Quote only the lines from the top of the listing below down to and including the line with "a turning row".

# # # # # # #

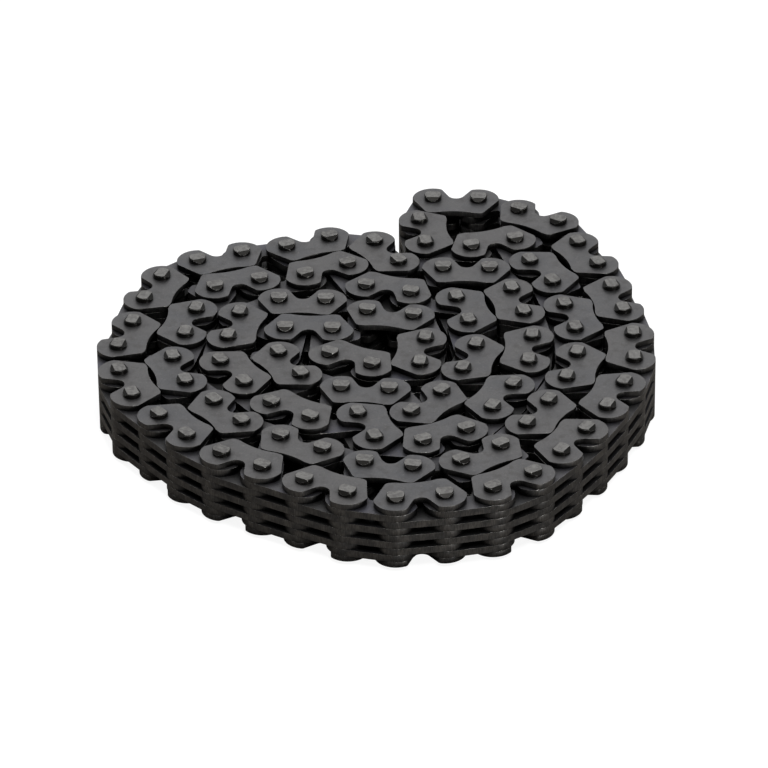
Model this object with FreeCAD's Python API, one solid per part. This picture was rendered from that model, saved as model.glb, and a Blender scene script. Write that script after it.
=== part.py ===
import FreeCAD, Part
import math
import os

# An endless inverted-tooth ("silent") chain, doubled flat and rolled up into a coil that lies on its side.
# Millimetres, +Z up. The pins stand upright, and their lower ends rest on the plane z = 0.
# The origin is on that plane, under the middle of the coil.

# --- driving dimensions -------------------------------------------------------------------------------------
PITCH = 6.35                  # pin to pin, the quarter-inch size
PIN_DIAMETER = 2.4
PIN_STUB = 0.7                # how far a pin stands out of its guide plate
PIN_LAND_WIDTH = 1.5          # width of the flat land on a pin's end, between its two bevels
PIN_BEVEL_HEIGHT = 0.45
PIN_EDGE_BREAK = 0.1
RUNNING_CLEARANCE = 0.05      # radial, a pin in the plates that turn on it
PLATE_THICKNESS = 0.97        # a toothed plate
GUIDE_THICKNESS = 0.80        # an outer guide plate
PLATE_GAP = 0.04              # air between neighbouring plates of the stack
LACING = "GAIAIAIAG"          # the stack: G guide plate, I toothed plate of a guide row, A of a turning row

LOBE_RADIUS = 2.85            # plate end about its pin
GUIDE_DEPTH = 3.80            # pitch line to a guide plate's toothed side
TIP_DEPTH = 3.75              # pitch line to the tooth tips
FLANK_ANGLE = 30.0            # outer flank of a tooth, from the upright
NOTCH_FLOOR = 0.17            # floor of a guide plate's back notch, above the pitch line
NOTCH_RADIUS = 1.2
NOTCH_ANGLE = 29.0            # side of the notch, from the upright
GUIDE_HOLLOW = 0.42           # depth of the shallow hollow in a guide plate's toothed side
GUIDE_HOLLOW_WIDTH = 5.6      # along the plate
CROTCH_TOP = -0.2             # top of the gap between a plate's two teeth, below the pitch line
CROTCH_RADIUS = 0.55
CROTCH_ANGLE = 27.0
CORNER_RADIUS = 0.7           # tooth tips, and where the lobes meet the flanks
SHOULDER_RADIUS = 0.6         # where a lobe turns into the notch
FLANK_START = -2.0            # where the flank leaves the lobe, as an angle about the pin
SLOT_ANGLE = 28.0             # the opened eye's mouth, from the link's line towards its teeth
SLOT_CLEARANCE = 0.12         # each side of the pin in that mouth

# --- the lay of the chain -----------------------------------------------------------------------------------
# Heading of each link in turn, in degrees anticlockwise from +X, to the nearest five. Guide rows and turning
# rows alternate, starting with a guide row. The chain's toothed side is on the left of this direction.
LAY = {
    "outer fold": (-70, -10, 30, -75),
    "inner strand, right side": (-65, -70, -75, -90, -105, -120, -110, -125),
    "inner strand, front": (-140, -165, 170, 150, 145, 145, 125, 135),
    "inner strand, left side": (100, 70, 80, 85),
    "inner strand, back": (0, 20, 25, -55, -10, -25),
    "inner strand, second turn": (-75, -80, -115, -105, -130, 115, 180, 155, 120, 85),
    "inner fold": (20, -95, -30, 0, 70, 105),
    "outer strand, second turn": (165, 150, -175, -150, -95, -105, -60, -55, -35, 10),
    "outer strand, under the inner one": (-75, -10, 30, 50, 75, 55, 85, 100, 105, 115),
    "outer strand, back": (175, 170, 120, 165, -150, -165, -175, -140),
    "outer strand, left side": (-95, -105, -105, -95, -80, -45),
    "outer strand, front": (-55, -40, -40, -35, -25, -15, 5, 15),
    "outer strand, right side": (40, 55, 50, 65, 70, 75, 95, 95, 105, 110, 115, 115),
    "back to the outer fold": (165, 145, -175, -105),
}
SETTLE_SWEEPS = 300
TRUE_PITCH_SWEEPS = 200
PLATE_SPACE = 0.13            # air left between plates that lie side by side
COVER_RADIUS = 1.5            # of the circles that stand for a lobe's rim


def rough_pins():
    """Pins laid link by link along LAY as complex numbers, with the gap at the join shared among all."""
    headings = [heading for stretch in LAY.values() for heading in stretch]
    pins = [0j]
    for heading in headings:
        pins.append(pins[-1] + PITCH * turned(heading))
    gap = pins.pop()
    return [pin - gap * i / len(pins) for i, pin in enumerate(pins)]


def cover_corners():
    """Circles whose hull, two by two around the ring, holds a plate: the centre's pin weights, and radius."""
    points = outline_points(GUIDE_DEPTH)
    lobe, tip = points["lobe"], points["tip_centre"]
    right = [(lobe + (LOBE_RADIUS - COVER_RADIUS) * turned(angle), COVER_RADIUS) for angle in (90, 45, 0)]
    right += [(tip, CORNER_RADIUS), (points["hollow_end"] + 1j * CORNER_RADIUS, CORNER_RADIUS)]
    left = [(mirrored(centre), radius) for centre, radius in reversed(right)]
    ring = right + [(1j * (GUIDE_HOLLOW + COVER_RADIUS - GUIDE_DEPTH), COVER_RADIUS)] + left
    corners = []
    for centre, radius in ring:
        lean = centre.conjugate() / PITCH
        corners.append((0.5 - lean, 0.5 + lean, radius))
    return corners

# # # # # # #

[SOLUTION BELOW]
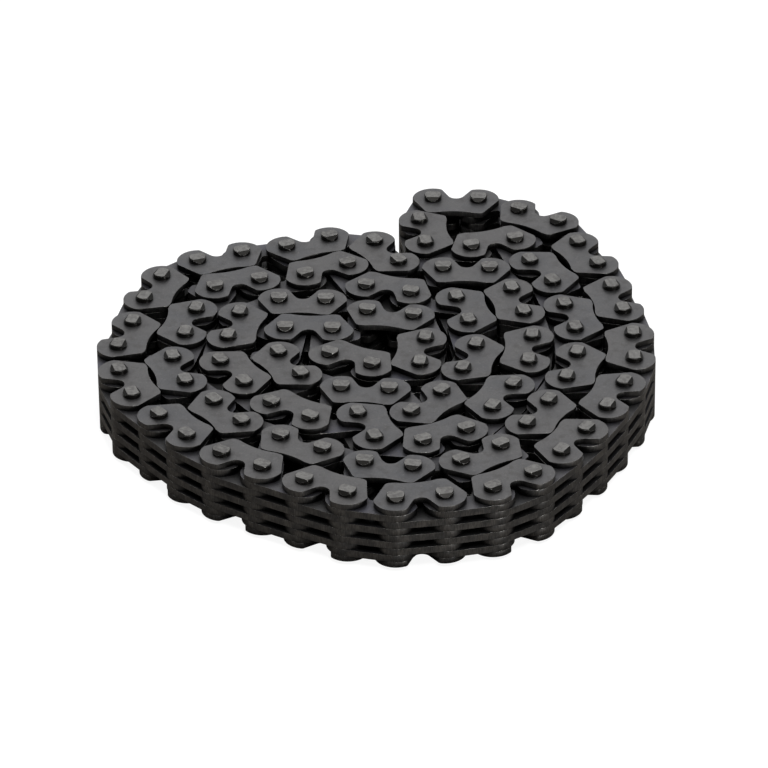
Model this object with FreeCAD's Python API, one solid per part. This picture was rendered from that model, saved as model.glb, and a Blender scene script. Write that script after it.
=== part.py ===
import FreeCAD, Part
import math
import os

# An endless inverted-tooth ("silent") chain, doubled flat and rolled up into a coil that lies on its side.
# Millimetres, +Z up. The pins stand upright, and their lower ends rest on the plane z = 0.
# The origin is on that plane, under the middle of the coil.

# --- driving dimensions -------------------------------------------------------------------------------------
PITCH = 6.35                  # pin to pin, the quarter-inch size
PIN_DIAMETER = 2.4
PIN_STUB = 0.7                # how far a pin stands out of its guide plate
PIN_LAND_WIDTH = 1.5          # width of the flat land on a pin's end, between its two bevels
PIN_BEVEL_HEIGHT = 0.45
PIN_EDGE_BREAK = 0.1
RUNNING_CLEARANCE = 0.05      # radial, a pin in the plates that turn on it
PLATE_THICKNESS = 0.97        # a toothed plate
GUIDE_THICKNESS = 0.80        # an outer guide plate
PLATE_GAP = 0.04              # air between neighbouring plates of the stack
LACING = "GAIAIAIAG"          # the stack: G guide plate, I toothed plate of a guide row, A of a turning row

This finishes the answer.